By Nadia Ennaji • August 31, 2018•Writers in Residence, Careers
As a new associate, what I found the most difficult to handle is my time. Especially when I am confronted with something that I am unfamiliar with, I often find myself spending hours of research. Most of the time, those hours spend on research can’t be billed back to the Client, because it will be unreasonable. And if you are a type A like me (and I suspect you are) this makes it even more difficult to put a time limit on the assignment.
What I found helpful is to give myself a time window by which I will stop the research and actually start the draft. When it comes to drafting pleadings or motions for example, I will start the draft within an hour of having started the legal research. By forcing myself to write, even if I feel uncomfortable or not ready for it, I am actually starting the task which is a step closer than just being stuck in continuous research mode.

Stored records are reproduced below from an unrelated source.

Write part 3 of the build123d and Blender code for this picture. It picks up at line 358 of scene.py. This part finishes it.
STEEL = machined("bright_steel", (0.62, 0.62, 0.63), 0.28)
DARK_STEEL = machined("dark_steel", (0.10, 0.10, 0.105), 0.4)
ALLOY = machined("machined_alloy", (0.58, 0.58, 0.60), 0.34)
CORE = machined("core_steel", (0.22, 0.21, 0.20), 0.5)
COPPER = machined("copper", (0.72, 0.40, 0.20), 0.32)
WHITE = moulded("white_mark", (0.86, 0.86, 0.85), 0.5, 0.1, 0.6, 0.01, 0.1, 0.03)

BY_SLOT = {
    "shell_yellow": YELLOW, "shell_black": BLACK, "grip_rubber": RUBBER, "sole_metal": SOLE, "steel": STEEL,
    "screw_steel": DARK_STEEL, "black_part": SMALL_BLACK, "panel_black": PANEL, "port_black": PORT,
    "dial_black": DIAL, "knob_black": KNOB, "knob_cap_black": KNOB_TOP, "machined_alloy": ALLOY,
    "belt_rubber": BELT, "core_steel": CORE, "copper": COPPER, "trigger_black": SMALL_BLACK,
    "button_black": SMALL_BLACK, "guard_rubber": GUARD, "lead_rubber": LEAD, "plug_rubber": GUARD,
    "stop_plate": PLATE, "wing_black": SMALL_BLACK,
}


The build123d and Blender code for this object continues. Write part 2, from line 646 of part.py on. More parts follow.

This comes handy, because unless you actually start drafting, you cannot know how to distinguish the cases and how to apply it to the facts of your Client. By starting to write and continue the research in parallel, it naturally guides you to a finish product. In a sense, the draft becomes your guide for your research, and not the other way around.
When you actually begin advancing in your work, you quickly get to the core of the issues, to separate what you don’t know from what you do, which brings into focus the specific information you need to complete the task. Not only will the clearer focus help you research more effectively, it will help you become more productive too.